TASK REQUIREMENTS >> Copy each line that contains the string "parts".
- - -
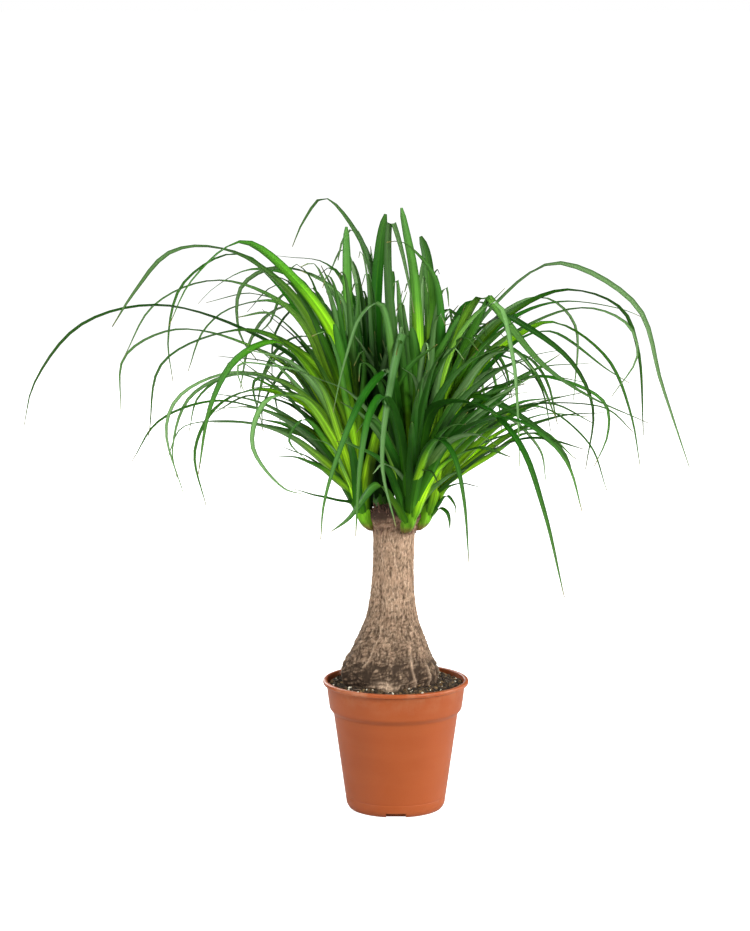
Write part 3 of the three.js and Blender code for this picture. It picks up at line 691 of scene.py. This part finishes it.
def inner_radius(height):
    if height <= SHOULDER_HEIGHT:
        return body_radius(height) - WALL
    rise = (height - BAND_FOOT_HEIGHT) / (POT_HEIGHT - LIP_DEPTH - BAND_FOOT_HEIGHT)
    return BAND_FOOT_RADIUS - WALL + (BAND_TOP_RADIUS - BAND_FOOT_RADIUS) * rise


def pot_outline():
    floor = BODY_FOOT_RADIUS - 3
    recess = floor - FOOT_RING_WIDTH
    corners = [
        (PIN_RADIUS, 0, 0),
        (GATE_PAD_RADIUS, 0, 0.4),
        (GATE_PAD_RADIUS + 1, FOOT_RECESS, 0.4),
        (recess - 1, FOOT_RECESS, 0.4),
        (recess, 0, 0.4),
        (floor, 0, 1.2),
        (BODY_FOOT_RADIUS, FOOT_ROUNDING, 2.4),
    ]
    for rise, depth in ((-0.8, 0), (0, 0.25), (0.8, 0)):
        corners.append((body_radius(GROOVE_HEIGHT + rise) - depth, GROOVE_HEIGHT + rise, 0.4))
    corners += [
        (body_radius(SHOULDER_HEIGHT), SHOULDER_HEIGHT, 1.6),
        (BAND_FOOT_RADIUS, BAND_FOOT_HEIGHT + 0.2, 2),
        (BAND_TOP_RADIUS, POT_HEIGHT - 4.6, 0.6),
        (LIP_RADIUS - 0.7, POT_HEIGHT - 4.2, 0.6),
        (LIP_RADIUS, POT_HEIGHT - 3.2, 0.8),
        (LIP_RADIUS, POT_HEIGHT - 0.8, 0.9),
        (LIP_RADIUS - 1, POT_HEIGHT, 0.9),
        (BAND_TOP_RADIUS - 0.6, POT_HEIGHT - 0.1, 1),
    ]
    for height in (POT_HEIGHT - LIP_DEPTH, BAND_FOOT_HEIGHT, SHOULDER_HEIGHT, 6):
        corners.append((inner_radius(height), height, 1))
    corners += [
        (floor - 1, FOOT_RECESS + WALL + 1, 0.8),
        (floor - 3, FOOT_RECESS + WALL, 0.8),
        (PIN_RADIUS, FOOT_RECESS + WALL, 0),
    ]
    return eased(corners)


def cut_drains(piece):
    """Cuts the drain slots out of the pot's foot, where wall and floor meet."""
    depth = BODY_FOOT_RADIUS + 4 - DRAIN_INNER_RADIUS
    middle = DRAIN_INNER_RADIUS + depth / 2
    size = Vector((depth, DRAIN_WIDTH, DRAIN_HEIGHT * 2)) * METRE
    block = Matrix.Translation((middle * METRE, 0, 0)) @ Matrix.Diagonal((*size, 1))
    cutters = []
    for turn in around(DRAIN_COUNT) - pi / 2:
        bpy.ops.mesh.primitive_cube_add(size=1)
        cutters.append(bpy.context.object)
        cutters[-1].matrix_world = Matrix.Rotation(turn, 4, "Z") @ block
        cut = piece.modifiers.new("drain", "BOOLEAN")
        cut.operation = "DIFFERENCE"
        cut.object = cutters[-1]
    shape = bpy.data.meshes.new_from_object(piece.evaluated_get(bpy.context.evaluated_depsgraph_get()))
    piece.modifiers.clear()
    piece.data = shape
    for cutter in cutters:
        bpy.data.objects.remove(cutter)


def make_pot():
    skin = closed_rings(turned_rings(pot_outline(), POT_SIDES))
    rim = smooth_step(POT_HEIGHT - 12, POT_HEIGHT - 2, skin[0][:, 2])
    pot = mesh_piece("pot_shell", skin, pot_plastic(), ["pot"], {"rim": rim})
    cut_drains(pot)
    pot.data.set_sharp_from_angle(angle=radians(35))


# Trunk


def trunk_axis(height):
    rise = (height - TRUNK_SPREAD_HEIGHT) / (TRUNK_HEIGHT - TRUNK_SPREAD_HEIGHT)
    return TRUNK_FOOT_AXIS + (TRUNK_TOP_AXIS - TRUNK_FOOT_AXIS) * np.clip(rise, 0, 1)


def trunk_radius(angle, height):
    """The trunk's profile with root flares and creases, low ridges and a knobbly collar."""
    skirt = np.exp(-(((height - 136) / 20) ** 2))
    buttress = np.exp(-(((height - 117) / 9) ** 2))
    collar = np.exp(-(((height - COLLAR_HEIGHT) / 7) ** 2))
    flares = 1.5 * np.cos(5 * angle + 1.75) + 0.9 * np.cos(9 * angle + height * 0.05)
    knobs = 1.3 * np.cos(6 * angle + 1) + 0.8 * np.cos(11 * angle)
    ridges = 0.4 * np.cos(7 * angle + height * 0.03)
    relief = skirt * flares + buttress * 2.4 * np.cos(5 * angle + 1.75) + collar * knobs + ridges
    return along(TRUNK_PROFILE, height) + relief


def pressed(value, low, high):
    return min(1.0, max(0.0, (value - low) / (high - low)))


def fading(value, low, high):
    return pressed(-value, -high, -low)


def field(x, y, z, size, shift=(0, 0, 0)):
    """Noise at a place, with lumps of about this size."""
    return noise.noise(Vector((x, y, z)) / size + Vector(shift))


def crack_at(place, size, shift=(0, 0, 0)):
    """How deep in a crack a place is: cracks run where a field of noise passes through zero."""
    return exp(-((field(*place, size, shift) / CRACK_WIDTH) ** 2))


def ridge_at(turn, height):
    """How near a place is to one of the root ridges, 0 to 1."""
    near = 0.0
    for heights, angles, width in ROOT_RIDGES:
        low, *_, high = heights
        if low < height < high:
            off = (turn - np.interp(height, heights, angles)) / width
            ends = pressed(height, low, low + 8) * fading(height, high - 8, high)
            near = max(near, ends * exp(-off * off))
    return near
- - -
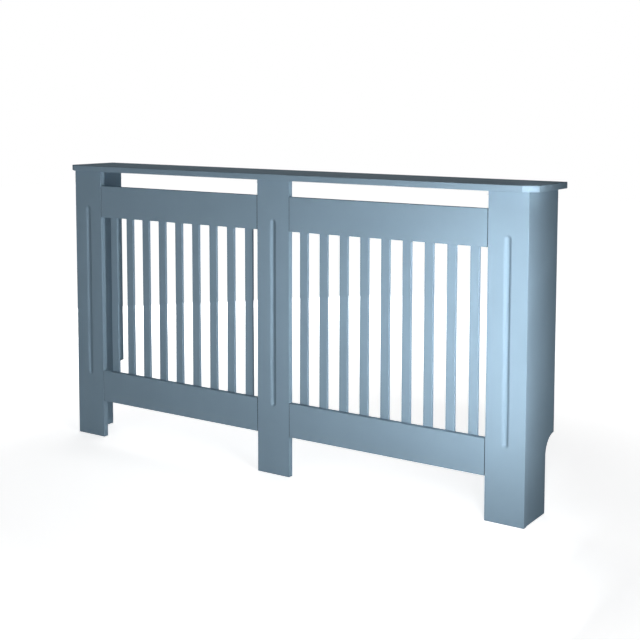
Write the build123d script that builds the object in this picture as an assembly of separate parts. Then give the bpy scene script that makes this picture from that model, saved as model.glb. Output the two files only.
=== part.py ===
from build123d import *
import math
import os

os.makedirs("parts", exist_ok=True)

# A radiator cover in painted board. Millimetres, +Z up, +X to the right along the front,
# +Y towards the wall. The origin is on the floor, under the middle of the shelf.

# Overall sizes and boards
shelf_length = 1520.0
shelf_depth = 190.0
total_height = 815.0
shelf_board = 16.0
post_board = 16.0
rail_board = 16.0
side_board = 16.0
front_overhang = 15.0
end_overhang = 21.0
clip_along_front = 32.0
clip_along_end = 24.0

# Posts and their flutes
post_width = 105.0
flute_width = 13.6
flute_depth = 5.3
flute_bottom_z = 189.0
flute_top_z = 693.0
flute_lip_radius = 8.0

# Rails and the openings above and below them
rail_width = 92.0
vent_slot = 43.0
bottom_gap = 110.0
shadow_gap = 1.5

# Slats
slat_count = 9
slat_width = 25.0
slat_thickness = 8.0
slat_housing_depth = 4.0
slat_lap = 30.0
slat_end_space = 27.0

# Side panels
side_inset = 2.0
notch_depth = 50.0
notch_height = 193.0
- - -
WORKED SOLUTION >>
Write the build123d script that builds the object in this picture as an assembly of separate parts. Then give the bpy scene script that makes this picture from that model, saved as model.glb. Output the two files only.
os.makedirs("parts", exist_ok=True)